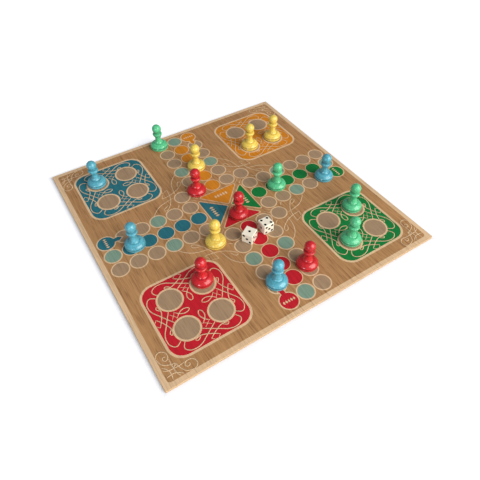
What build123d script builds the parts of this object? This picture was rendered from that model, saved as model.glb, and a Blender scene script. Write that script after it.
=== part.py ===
from build123d import *
import math
import os

# Ludo board with its sixteen pawns and two dice, in millimetres.
# The origin is the centre of the board's underside, +Z is up, +X runs from the red
# yard to the green yard, and +Y runs from the red yard to the blue yard.

# Board, a laminated square panel
board_side = 400.0
core_thickness = 2.4
face_thickness = 0.6
back_thickness = 0.4
board_corner_radius = 1.6
face_arris = 0.25
back_arris = 0.15

# Playing field: a square grid of cells inside a plain margin
cells_across = 15
field_margin = 8.75

# Pawn, a turned piece, from the foot up
foot_radius = 14.2
foot_height = 4.0
foot_undercut = 1.0
foot_rounding = 0.4
foot_groove_depth = 1.2
foot_groove_height = 0.6
dome_inset = 0.3
dome_height = 5.7
shoulder_radius = 7.9
shoulder_groove_depth = 1.0
shoulder_groove_height = 0.6
waist_radius = 4.4
skirt_height = 7.7
cup_height = 6.9
rim_radius = 7.2
rim_height = 2.2
rim_bulge = 0.2
rim_slope_height = 0.9
throat_radius = 4.7
throat_height = 1.15
head_radius = 7.2

# Die
die_edge = 16.0
die_rounding = 1.1
pip_radius = 1.85
pip_depth = 0.5
pip_offset = 4.6
paint_thickness = 0.35
paint_clearance = 0.02

cell_pitch = (board_side - 2 * field_margin) / cells_across
board_top = back_thickness + core_thickness + face_thickness

# Where the pawns stand, in cells from the board's centre
pawn_places = {
    "red": [(-1.05, 1.99), (0.02, -0.92), (-3.86, -3.77), (1.06, -5.72)],
    "green": [(-1.06, 7.05), (3.17, -0.10), (5.71, -3.82), (4.00, -5.67)],
    "yellow": [(0.00, 3.96), (3.93, 3.97), (5.72, 3.98), (-2.10, -2.03)],
    "blue": [(-5.73, 5.79), (-5.74, 0.07), (6.03, -0.98), (-0.88, -5.83)],
}

# How the dice lie: centre in cells, turn in degrees, and the number on each side
dice = {
    "die_1": {
        "place": (-0.477, -2.774),
        "turn": 30.8,
        "faces": {"+Z": "one", "-Z": "six", "-X": "three", "+X": "four", "-Y": "five", "+Y": "two"},
    },
    "die_2": {
        "place": (0.653, -2.646),
        "turn": 0.7,
        "faces": {"+Z": "four", "-Z": "three", "-X": "one", "+X": "six", "-Y": "five", "+Y": "two"},
    },
}

# Pip places on a face, in steps of the pip offset, seen from outside with up at the top
pip_patterns = {
    "one": [(0, 0)],
    "two": [(-1, 1), (1, -1)],
    "three": [(-1, 1), (0, 0), (1, -1)],
    "four": [(-1, -1), (-1, 1), (1, -1), (1, 1)],
    "five": [(-1, -1), (-1, 1), (0, 0), (1, -1), (1, 1)],
    "six": [(-1, -1), (-1, 0), (-1, 1), (1, -1), (1, 0), (1, 1)],
}

# For each side of a die, the direction to its right and the direction it faces
side_directions = {
    "+Z": ((1, 0, 0), (0, 0, 1)),
    "-Z": ((1, 0, 0), (0, 0, -1)),
    "+X": ((0, 1, 0), (1, 0, 0)),
    "-X": ((0, -1, 0), (-1, 0, 0)),
    "+Y": ((-1, 0, 0), (0, 1, 0)),
    "-Y": ((1, 0, 0), (0, -1, 0)),
}


# Board

def board_layer(bottom, thickness):
    """One sheet of the panel, its underside at the given height."""
    outline = RectangleRounded(board_side, board_side, board_corner_radius)
    return Pos(0, 0, bottom) * extrude(outline, amount=thickness)


def back_veneer():
    """The balancing sheet below the core, its lower edge eased."""
    sheet = board_layer(0, back_thickness)
    return chamfer(sheet.faces().sort_by(Axis.Z)[0].edges(), back_arris)


def board_core():
    """The panel between the two veneers."""
    return board_layer(back_thickness, core_thickness)


def face_veneer():
    """The printed sheet on top of the core, its upper edge eased."""
    sheet = board_layer(back_thickness + core_thickness, face_thickness)
    return chamfer(sheet.faces().sort_by(Axis.Z)[-1].edges(), face_arris)


# Pawn

def foot_outline():
    """The rounded ring at the foot and the groove above it, as far as the dome."""
    groove_radius = foot_radius - foot_groove_depth
    low_edge = (foot_radius - foot_undercut, 0)
    high_edge = (foot_radius - foot_rounding, foot_height)
    dome_start = foot_height + foot_groove_height
    ring = ThreePointArc(low_edge, (foot_radius, foot_height * 0.55), high_edge)
    flat = Line((0, 0), ring @ 0)
    dome_radius = foot_radius - dome_inset
    groove = Polyline(ring @ 1, (groove_radius, foot_height), (groove_radius, dome_start), (dome_radius, dome_start))
    return [flat, ring, groove]


def body_outline(start):
    """The domed body, the groove at its shoulder and the hollow skirt up to the waist."""
    shoulder = start + Vector(shoulder_radius - start.X, dome_height)
    dome_rise = start + Vector(0, dome_height * 0.44)
    dome_turn = shoulder + Vector((start.X - shoulder.X) * 0.36, -dome_height * 0.08)
    dome = Bezier(start, dome_rise, dome_turn, shoulder)
    skirt_start = shoulder + Vector(-shoulder_groove_depth, shoulder_groove_height)
    groove = Polyline(shoulder, shoulder + Vector(-shoulder_groove_depth, 0), skirt_start)
    waist = Vector(waist_radius, skirt_start.Y + skirt_height)
    skirt_sweep = Vector((skirt_start.X + waist.X) / 2, skirt_start.Y + skirt_height * 0.15)
    skirt_rise = waist - Vector(0, skirt_height * 0.45)
    skirt = Bezier(skirt_start, skirt_sweep, skirt_rise, waist)
    return [dome, groove, skirt]


def collar_outline(waist):
    """The cup that opens under the head, its rounded rim and the throat."""
    rim_low = Vector(rim_radius, waist.Y + cup_height)
    cup_rise = waist + Vector(0, cup_height * 0.4)
    cup_open = rim_low - Vector((rim_radius - waist_radius) * 0.2, cup_height * 0.37)
    cup = Bezier(waist, cup_rise, cup_open, rim_low)
    rim_middle = rim_low + Vector(rim_bulge, rim_height * 0.45)
    rim_high = rim_low + Vector(-rim_bulge * 2.5, rim_height)
    rim = ThreePointArc(rim_low, rim_middle, rim_high)
    throat_low = Vector(throat_radius, rim_high.Y + rim_slope_height)
    throat = Polyline(rim_high, throat_low, throat_low + Vector(0, throat_height))
    return [cup, rim, throat]


def head_outline(throat):
    """The ball on top, as far as the axis, and the axis back down to the foot."""
    centre_height = throat.Y + math.sqrt(head_radius ** 2 - throat_radius ** 2)
    side = (head_radius, centre_height)
    top = (0, centre_height + head_radius)
    return [ThreePointArc(throat, side, top), Line(top, (0, 0))]


def pawn():
    """A turned pawn standing on the origin."""
    foot = foot_outline()
    body = body_outline(foot[-1] @ 1)
    collar = collar_outline(body[-1] @ 1)
    head = head_outline(collar[-1] @ 1)
    section = make_face(foot + body + collar + head)
    return revolve(Plane.XZ * section, Axis.Z)


# Dice

def pip_planes(side, number, depth):
    """A plane for each pip of one side, sunk below its surface and facing out of it."""
    right, out = side_directions[side]
    face = Plane(origin=Vector(out) * (die_edge / 2 - depth), x_dir=right, z_dir=out)
    return [face * Pos(u * pip_offset, v * pip_offset, 0) for u, v in pip_patterns[number]]


def pip_solids(faces, radius, height):
    """Short cylinders on the floors of the pip recesses of one die."""
    solids = []
    for side, number in faces.items():
        for place in pip_planes(side, number, pip_depth):
            solids.append(place * Cylinder(radius, height, align=(Align.CENTER, Align.CENTER, Align.MIN)))
    return solids


def die_location(name):
    """Where a die lies on the board."""
    across, along = dice[name]["place"]
    height = board_top + die_edge / 2
    return Pos(across * cell_pitch, along * cell_pitch, height) * Rot(0, 0, dice[name]["turn"])


def die(name):
    """A rounded cube with its pips drilled."""
    cube = Box(die_edge, die_edge, die_edge)
    cube = fillet(cube.edges(), die_rounding)
    recess_height = pip_depth * 2
    for recess in pip_solids(dice[name]["faces"], pip_radius, recess_height):
        cube = cube - recess
    return die_location(name) * cube


def die_pips(name):
    """The paint dot on the floor of each pip recess."""
    dots = pip_solids(dice[name]["faces"], pip_radius - paint_clearance, paint_thickness)
    return die_location(name) * Compound(children=dots)


def build():
    """Every piece of the set by its node's name."""
    pieces = {"board_core": board_core(), "face_veneer": face_veneer(), "back_veneer": back_veneer()}
    turned = pawn()
    for colour, places in pawn_places.items():
        for index, (across, along) in enumerate(places, start=1):
            place = Pos(across * cell_pitch, along * cell_pitch, board_top)
            pieces[f"{colour}_pawn_{index}"] = place * turned
    for name in dice:
        pieces[name] = die(name)
        pieces[f"{name}_pips"] = die_pips(name)
    return pieces


os.makedirs("parts", exist_ok=True)
for node, shape in build().items():
    export_step(shape, f"parts/{node}.step")
    print(node, [round(v, 2) for v in shape.bounding_box().size])
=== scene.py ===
import math

import bmesh
import bpy
from bpy.props import FloatProperty, FloatVectorProperty, IntProperty, PointerProperty
from mathutils import Matrix, Vector


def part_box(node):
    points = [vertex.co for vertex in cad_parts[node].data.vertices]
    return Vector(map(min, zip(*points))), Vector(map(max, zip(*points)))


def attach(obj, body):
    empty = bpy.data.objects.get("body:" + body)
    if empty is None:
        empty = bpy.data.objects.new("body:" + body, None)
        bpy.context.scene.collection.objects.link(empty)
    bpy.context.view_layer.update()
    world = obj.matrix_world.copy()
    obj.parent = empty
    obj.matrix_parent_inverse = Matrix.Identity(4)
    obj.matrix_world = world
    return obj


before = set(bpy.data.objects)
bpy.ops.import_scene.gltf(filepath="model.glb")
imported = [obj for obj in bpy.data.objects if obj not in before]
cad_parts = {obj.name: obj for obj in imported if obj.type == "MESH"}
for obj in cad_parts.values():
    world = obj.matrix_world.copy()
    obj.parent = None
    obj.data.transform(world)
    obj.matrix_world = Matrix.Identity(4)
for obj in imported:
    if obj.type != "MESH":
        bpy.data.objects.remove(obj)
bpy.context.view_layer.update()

bl_info = {
    "name": "Ludo Board",
    "version": (1, 0, 0),
    "blender": (4, 5, 0),
    "location": "3D View > Sidebar > Ludo",
    "description": "Prints, veneers and paints a ludo board, its pawns and its dice",
    "category": "Object",
}

PANEL_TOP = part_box("face_veneer")[1].z
PANEL_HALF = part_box("face_veneer")[1].x
PAWN_COLOURS = ("red", "green", "yellow", "blue")
PAWNS_OF_A_COLOUR = 4
DICE = ("die_1", "die_2")

# Small lengths in metres: how far the border's print stays inside the panel's sides, the radius of
# its outer corners, the width of bare wood at the eased edge, and the gap that a weld closes
BORDER_INSET = 0.00027
BORDER_OUTER_CORNER = 0.0014
BARE_EDGE = 0.0004
WELD_GAP = 0.000002

# Heights in metres of each finish's fine relief
SAWN_RELIEF = 0.00006
INK_RELIEF = 0.00005
PAINT_RELIEF = 0.00014
PLASTIC_RELIEF = 0.00002
ENAMEL_RELIEF = 0.00005

# Steps around a rounded corner of a printed patch, and between two points of a stroke
CORNER_STEPS = 7
STROKE_STEPS = 5

# Where each kind of print ends, in films of ink above the veneer
LAYERS = {
    "base": 1,
    "fill": 2,
    "scroll": 3,
    "home_mark": 3,
    "shaft_rim": 3,
    "spot_ring": 4,
    "head_rim": 4,
    "spot": 5,
    "start_rim": 5,
    "shaft": 6,
    "head": 7,
    "start": 8,
    "start_mark": 9,
}

# The camera's place from the middle of the panel's top, the way it looks, its roll in degrees, the
# width of its sensor in millimetres, and the distances between which it sees
CAMERA_PLACE = (-0.2262, -0.3895, 0.4393)
CAMERA_FORWARD = (0.34776, 0.55688, -0.75428)
CAMERA_ROLL = 0.37
CAMERA_SENSOR = 36.0
CAMERA_RANGE = (0.01, 100.0)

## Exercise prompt
Exactly as they stand, set down the lines from the top of the data through the line with "field_margin = 8.75".

## Completed task
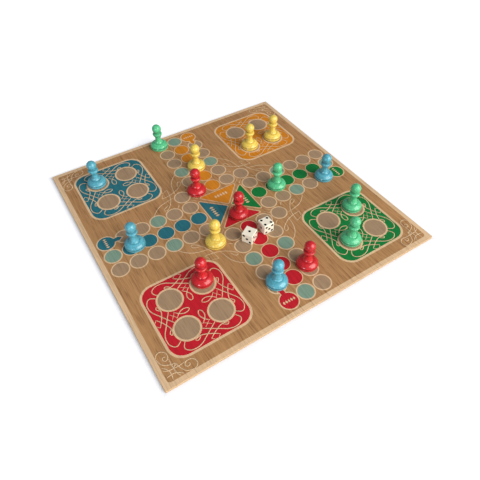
What build123d script builds the parts of this object? This picture was rendered from that model, saved as model.glb, and a Blender scene script. Write that script after it.
=== part.py ===
from build123d import *
import math
import os

# Ludo board with its sixteen pawns and two dice, in millimetres.
# The origin is the centre of the board's underside, +Z is up, +X runs from the red
# yard to the green yard, and +Y runs from the red yard to the blue yard.

# Board, a laminated square panel
board_side = 400.0
core_thickness = 2.4
face_thickness = 0.6
back_thickness = 0.4
board_corner_radius = 1.6
face_arris = 0.25
back_arris = 0.15

# Playing field: a square grid of cells inside a plain margin
cells_across = 15
field_margin = 8.75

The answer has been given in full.